##### DATA SECTION #####
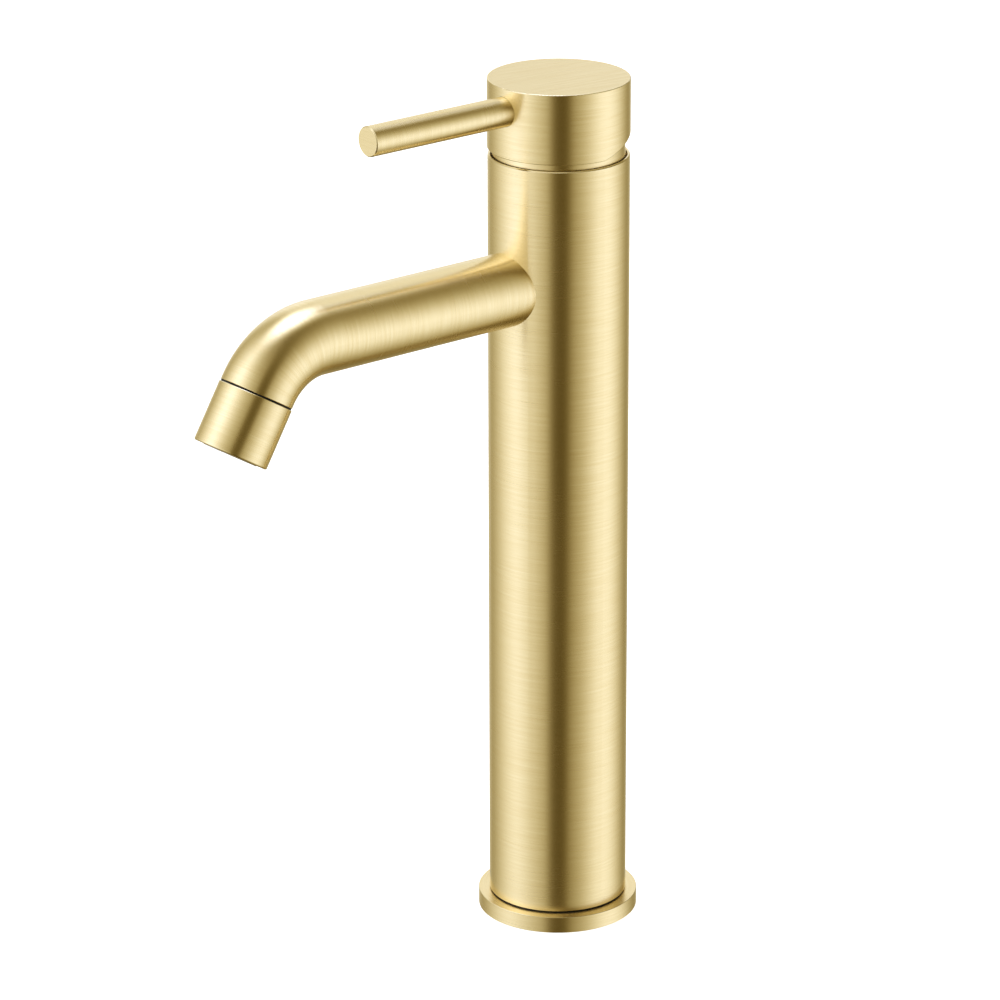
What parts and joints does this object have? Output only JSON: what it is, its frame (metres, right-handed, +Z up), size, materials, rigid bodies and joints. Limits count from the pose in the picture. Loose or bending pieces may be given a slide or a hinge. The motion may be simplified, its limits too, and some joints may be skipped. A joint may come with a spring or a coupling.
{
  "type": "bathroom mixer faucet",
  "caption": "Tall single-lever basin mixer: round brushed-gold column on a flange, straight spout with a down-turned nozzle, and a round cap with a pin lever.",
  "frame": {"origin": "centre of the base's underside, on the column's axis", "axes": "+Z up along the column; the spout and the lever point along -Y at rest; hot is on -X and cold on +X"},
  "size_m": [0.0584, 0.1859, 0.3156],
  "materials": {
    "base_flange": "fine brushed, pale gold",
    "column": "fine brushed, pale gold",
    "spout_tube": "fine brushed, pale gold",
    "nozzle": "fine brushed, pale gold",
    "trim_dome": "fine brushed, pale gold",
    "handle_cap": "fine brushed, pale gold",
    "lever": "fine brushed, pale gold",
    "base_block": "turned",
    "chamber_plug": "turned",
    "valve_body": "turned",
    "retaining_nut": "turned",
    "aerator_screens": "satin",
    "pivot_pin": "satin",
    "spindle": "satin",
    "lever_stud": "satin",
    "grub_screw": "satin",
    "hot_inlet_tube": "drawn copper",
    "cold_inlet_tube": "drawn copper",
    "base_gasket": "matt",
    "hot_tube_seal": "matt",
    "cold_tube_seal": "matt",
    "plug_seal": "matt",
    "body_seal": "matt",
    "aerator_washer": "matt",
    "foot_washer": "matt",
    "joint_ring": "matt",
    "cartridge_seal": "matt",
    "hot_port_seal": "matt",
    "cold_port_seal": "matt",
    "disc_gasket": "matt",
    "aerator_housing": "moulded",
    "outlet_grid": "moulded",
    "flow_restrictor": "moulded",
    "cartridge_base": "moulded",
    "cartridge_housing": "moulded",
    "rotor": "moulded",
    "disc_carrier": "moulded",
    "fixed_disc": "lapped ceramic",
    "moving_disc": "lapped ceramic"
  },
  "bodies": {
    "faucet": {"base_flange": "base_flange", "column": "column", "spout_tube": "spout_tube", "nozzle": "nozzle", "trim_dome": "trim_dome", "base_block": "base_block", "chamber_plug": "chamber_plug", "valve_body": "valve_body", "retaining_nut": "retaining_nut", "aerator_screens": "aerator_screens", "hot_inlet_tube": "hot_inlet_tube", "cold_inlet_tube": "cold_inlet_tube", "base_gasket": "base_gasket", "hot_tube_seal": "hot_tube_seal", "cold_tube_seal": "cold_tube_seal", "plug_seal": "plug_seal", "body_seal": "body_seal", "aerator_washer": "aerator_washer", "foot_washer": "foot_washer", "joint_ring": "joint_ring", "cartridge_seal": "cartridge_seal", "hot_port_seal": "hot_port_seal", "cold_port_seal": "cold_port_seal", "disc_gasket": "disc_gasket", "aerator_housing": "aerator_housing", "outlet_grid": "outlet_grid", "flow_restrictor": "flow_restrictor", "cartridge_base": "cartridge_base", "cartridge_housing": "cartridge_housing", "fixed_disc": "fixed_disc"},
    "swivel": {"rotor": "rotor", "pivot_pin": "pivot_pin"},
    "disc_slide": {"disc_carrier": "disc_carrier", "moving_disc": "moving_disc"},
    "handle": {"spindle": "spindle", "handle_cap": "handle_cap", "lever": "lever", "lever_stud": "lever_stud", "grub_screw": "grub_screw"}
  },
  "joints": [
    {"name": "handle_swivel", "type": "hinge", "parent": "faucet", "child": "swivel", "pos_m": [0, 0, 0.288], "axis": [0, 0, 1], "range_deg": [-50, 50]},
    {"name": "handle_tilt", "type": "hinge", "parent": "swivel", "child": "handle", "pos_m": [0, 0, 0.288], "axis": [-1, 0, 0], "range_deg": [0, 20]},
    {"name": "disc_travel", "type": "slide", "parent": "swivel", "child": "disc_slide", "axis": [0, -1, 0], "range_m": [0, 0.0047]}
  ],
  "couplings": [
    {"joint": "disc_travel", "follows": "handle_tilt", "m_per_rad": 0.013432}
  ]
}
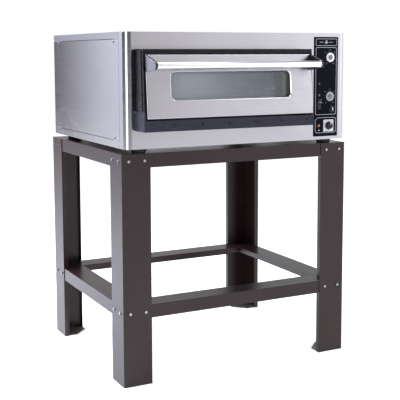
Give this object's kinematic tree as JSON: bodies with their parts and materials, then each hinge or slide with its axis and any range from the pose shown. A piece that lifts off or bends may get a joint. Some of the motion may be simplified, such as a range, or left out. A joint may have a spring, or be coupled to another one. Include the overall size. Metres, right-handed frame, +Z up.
#####
§ **GOAL**:
Write out the material exactly as given.

§ **FINAL RESULT**:
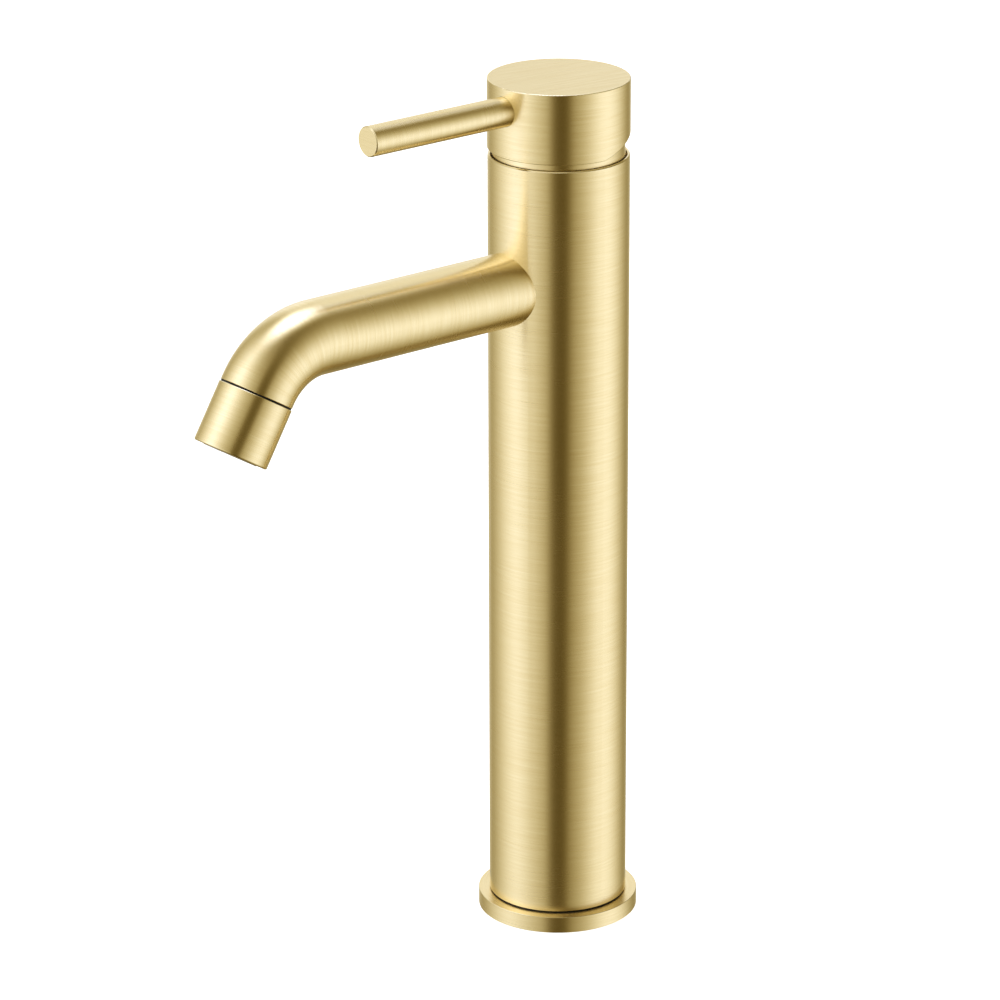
What parts and joints does this object have? Output only JSON: what it is, its frame (metres, right-handed, +Z up), size, materials, rigid bodies and joints. Limits count from the pose in the picture. Loose or bending pieces may be given a slide or a hinge. The motion may be simplified, its limits too, and some joints may be skipped. A joint may come with a spring or a coupling.
{
  "type": "bathroom mixer faucet",
  "caption": "Tall single-lever basin mixer: round brushed-gold column on a flange, straight spout with a down-turned nozzle, and a round cap with a pin lever.",
  "frame": {"origin": "centre of the base's underside, on the column's axis", "axes": "+Z up along the column; the spout and the lever point along -Y at rest; hot is on -X and cold on +X"},
  "size_m": [0.0584, 0.1859, 0.3156],
  "materials": {
    "base_flange": "fine brushed, pale gold",
    "column": "fine brushed, pale gold",
    "spout_tube": "fine brushed, pale gold",
    "nozzle": "fine brushed, pale gold",
    "trim_dome": "fine brushed, pale gold",
    "handle_cap": "fine brushed, pale gold",
    "lever": "fine brushed, pale gold",
    "base_block": "turned",
    "chamber_plug": "turned",
    "valve_body": "turned",
    "retaining_nut": "turned",
    "aerator_screens": "satin",
    "pivot_pin": "satin",
    "spindle": "satin",
    "lever_stud": "satin",
    "grub_screw": "satin",
    "hot_inlet_tube": "drawn copper",
    "cold_inlet_tube": "drawn copper",
    "base_gasket": "matt",
    "hot_tube_seal": "matt",
    "cold_tube_seal": "matt",
    "plug_seal": "matt",
    "body_seal": "matt",
    "aerator_washer": "matt",
    "foot_washer": "matt",
    "joint_ring": "matt",
    "cartridge_seal": "matt",
    "hot_port_seal": "matt",
    "cold_port_seal": "matt",
    "disc_gasket": "matt",
    "aerator_housing": "moulded",
    "outlet_grid": "moulded",
    "flow_restrictor": "moulded",
    "cartridge_base": "moulded",
    "cartridge_housing": "moulded",
    "rotor": "moulded",
    "disc_carrier": "moulded",
    "fixed_disc": "lapped ceramic",
    "moving_disc": "lapped ceramic"
  },
  "bodies": {
    "faucet": {"base_flange": "base_flange", "column": "column", "spout_tube": "spout_tube", "nozzle": "nozzle", "trim_dome": "trim_dome", "base_block": "base_block", "chamber_plug": "chamber_plug", "valve_body": "valve_body", "retaining_nut": "retaining_nut", "aerator_screens": "aerator_screens", "hot_inlet_tube": "hot_inlet_tube", "cold_inlet_tube": "cold_inlet_tube", "base_gasket": "base_gasket", "hot_tube_seal": "hot_tube_seal", "cold_tube_seal": "cold_tube_seal", "plug_seal": "plug_seal", "body_seal": "body_seal", "aerator_washer": "aerator_washer", "foot_washer": "foot_washer", "joint_ring": "joint_ring", "cartridge_seal": "cartridge_seal", "hot_port_seal": "hot_port_seal", "cold_port_seal": "cold_port_seal", "disc_gasket": "disc_gasket", "aerator_housing": "aerator_housing", "outlet_grid": "outlet_grid", "flow_restrictor": "flow_restrictor", "cartridge_base": "cartridge_base", "cartridge_housing": "cartridge_housing", "fixed_disc": "fixed_disc"},
    "swivel": {"rotor": "rotor", "pivot_pin": "pivot_pin"},
    "disc_slide": {"disc_carrier": "disc_carrier", "moving_disc": "moving_disc"},
    "handle": {"spindle": "spindle", "handle_cap": "handle_cap", "lever": "lever", "lever_stud": "lever_stud", "grub_screw": "grub_screw"}
  },
  "joints": [
    {"name": "handle_swivel", "type": "hinge", "parent": "faucet", "child": "swivel", "pos_m": [0, 0, 0.288], "axis": [0, 0, 1], "range_deg": [-50, 50]},
    {"name": "handle_tilt", "type": "hinge", "parent": "swivel", "child": "handle", "pos_m": [0, 0, 0.288], "axis": [-1, 0, 0], "range_deg": [0, 20]},
    {"name": "disc_travel", "type": "slide", "parent": "swivel", "child": "disc_slide", "axis": [0, -1, 0], "range_m": [0, 0.0047]}
  ],
  "couplings": [
    {"joint": "disc_travel", "follows": "handle_tilt", "m_per_rad": 0.013432}
  ]
}
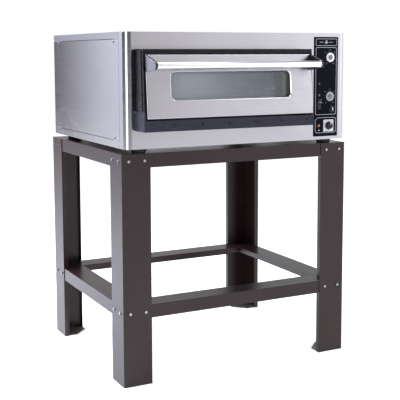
Give this object's kinematic tree as JSON: bodies with their parts and materials, then each hinge or slide with its axis and any range from the pose shown. A piece that lifts off or bends may get a joint. Some of the motion may be simplified, such as a range, or left out. A joint may have a spring, or be coupled to another one. Include the overall size. Metres, right-handed frame, +Z up.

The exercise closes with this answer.